Design of Stable and Broadband Remote Vibration Controllers for Systems With Local Nonminimum Phase Dynamics

A geometric-based methodology that was recently proposed provides a systematic controller design approach for controlling remote vibration at multiple points using only a restricted number of sensors and actuators. Valuable physical insight into the existence of control solutions for vibration attenuation at multiple locations is retained with this approach in contrast to alternatives, such as H₂ and H∞ methods. A drawback of the existing geometric design approach is that the controller implementation for the broadband case incorporates an inverted local control path transfer function.
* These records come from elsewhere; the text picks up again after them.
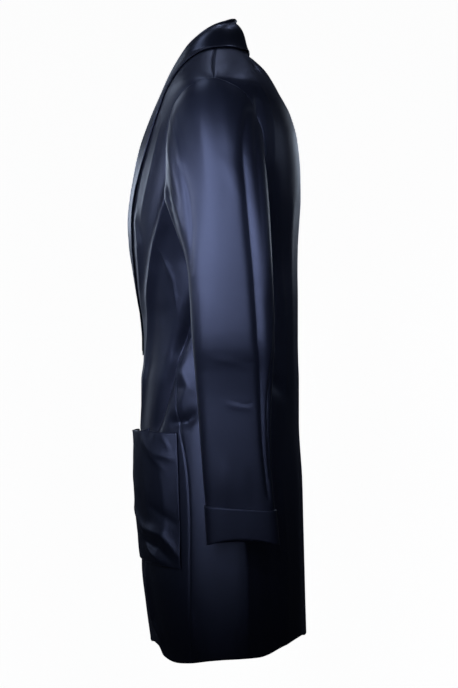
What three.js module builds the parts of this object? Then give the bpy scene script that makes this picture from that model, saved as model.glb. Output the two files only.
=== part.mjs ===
// A short silk robe with a folded shawl collar, set-in sleeves, sewn cuffs and two patch pockets.
// Millimetres. +X is the wearer's left, -Y the front and +Z up. The origin lies midway between the
// two points where the shoulder seams meet the neck, which is where a wearer carries the robe.
import * as THREE from 'three';

// ---- Sizes ------------------------------------------------------------------------------------
const WALL = 1.5;
const SEAM = 0.2;
const HEM = -863;
const ARMPIT = -320;
const NECK_Z = 8;
const NECK_BACK_Z = 5;
const TIP_Z = -66;
const ROUND = 2 / 2.2;

// Worn girth of the robe, level by level: half width, centre front, centre back, widest line.
const BODY = columns(['z', 'half', 'front', 'back', 'middle'], [
  [20, 44, -38, 36, 0],
  [8, 70, -45, 42, 0],
  [5, 77, -47, 46, 0],
  [-4, 96, -52, 50.5, -1],
  [-12, 113, -54, 59.5, -2],
  [-28, 147, -61, 75, -4],
  [-49, 191, -71, 87.5, -4],
  [-58, 207, -75, 92, -3],
  [-66, 217.5, -79, 96, -2],
  [-78, 225, -84.5, 103, -1],
  [-94, 228, -91, 111, 0],
  [-130, 229, -105, 121, 0],
  [-178, 225, -119, 125.5, -1],
  [-214, 219, -126, 126, -4],
  [-251, 209, -129.5, 124, -8],
  [-285, 197, -127.5, 122, -12],
  [-320, 188, -122.5, 121.5, -14],
  [-364, 184, -115.5, 122, -8],
  [-394, 183, -110, 122, -3],
  [-424, 183, -108, 122, 0],
  [-454, 185, -108.5, 122.5, 2],
  [-484, 187, -112, 123.5, 3],
  [-544, 194, -112, 123.5, 6],
  [-634, 204, -111, 128.5, 10],
  [-694, 210, -110.3, 130, 12],
  [-754, 216, -111, 131.5, 14],
  [-814, 221, -104.8, 133, 16],
  [-863, 224, -98, 134.5, 17],
]);

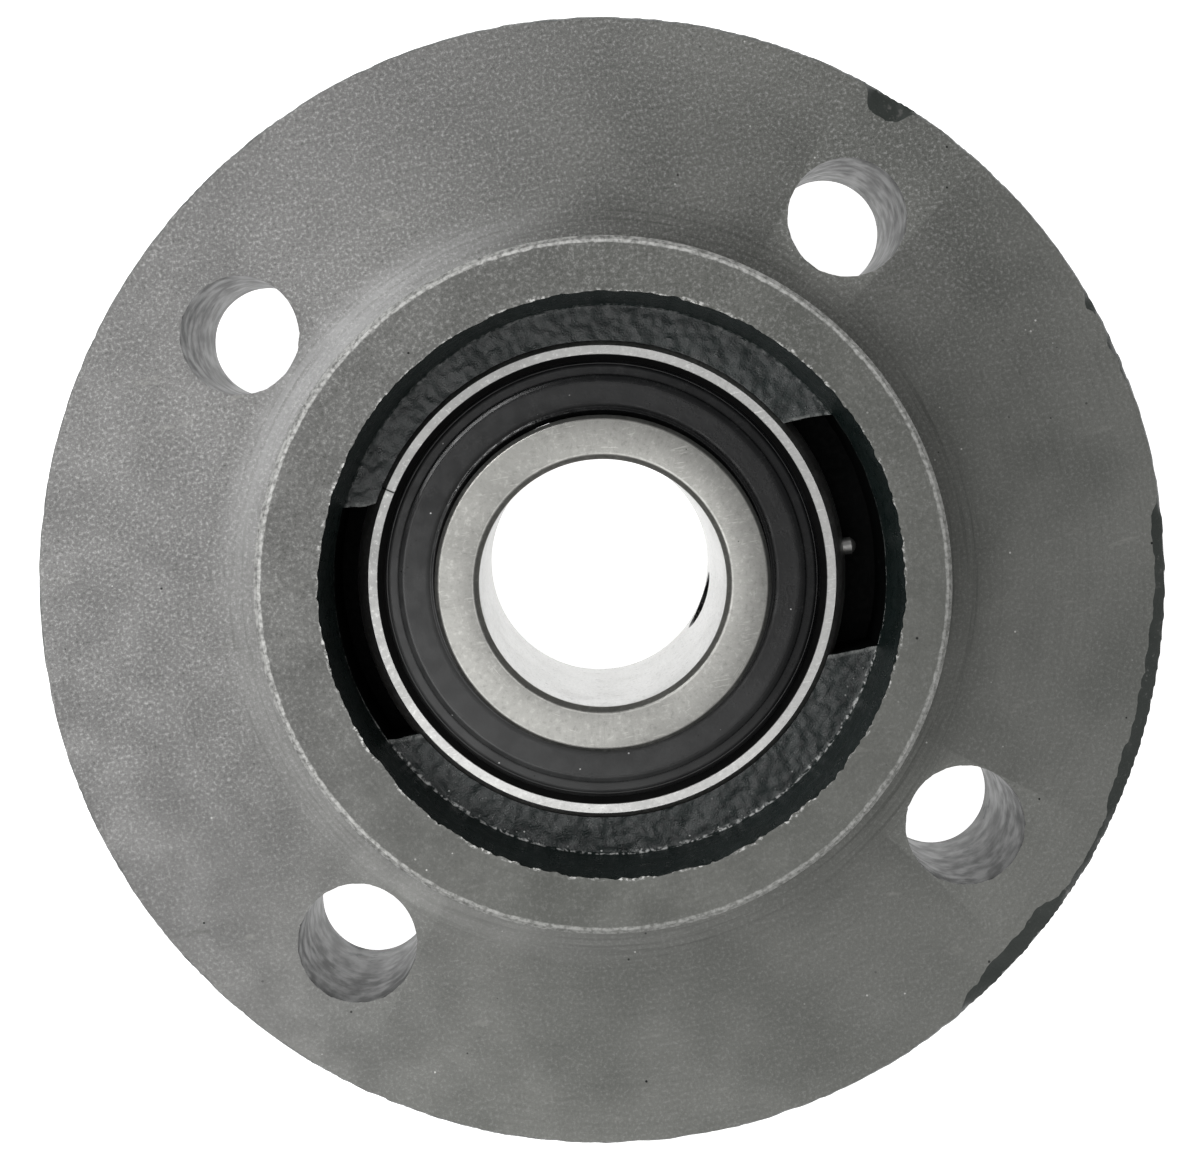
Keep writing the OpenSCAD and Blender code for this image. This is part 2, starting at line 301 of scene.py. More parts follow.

When the sensor and actuator are noncollocated or when there is significant latency or phase lag in the system, the local control path model will have nonminimum phase characteristics. Therefore, the resulting controller for this situation will itself be unstable due to the inclusion of an inverted nonminimum phase transfer function. In this brief paper, a systematic procedure is presented, which extends the previous work and which yields both a stable and stabilizing controller without requiring a minimum phase control path assumption. Furthermore, robustness against control spillover at out-of-band frequencies is incorporated within this modified design procedure without deteriorating controller performance within the design bandwidth. The detailed control design procedure is illustrated using a simulated beam vibration problem. Finally, the design approach is experimentally validated using a test rig that replicates the problem of vibration transmission in rotary propulsion systems.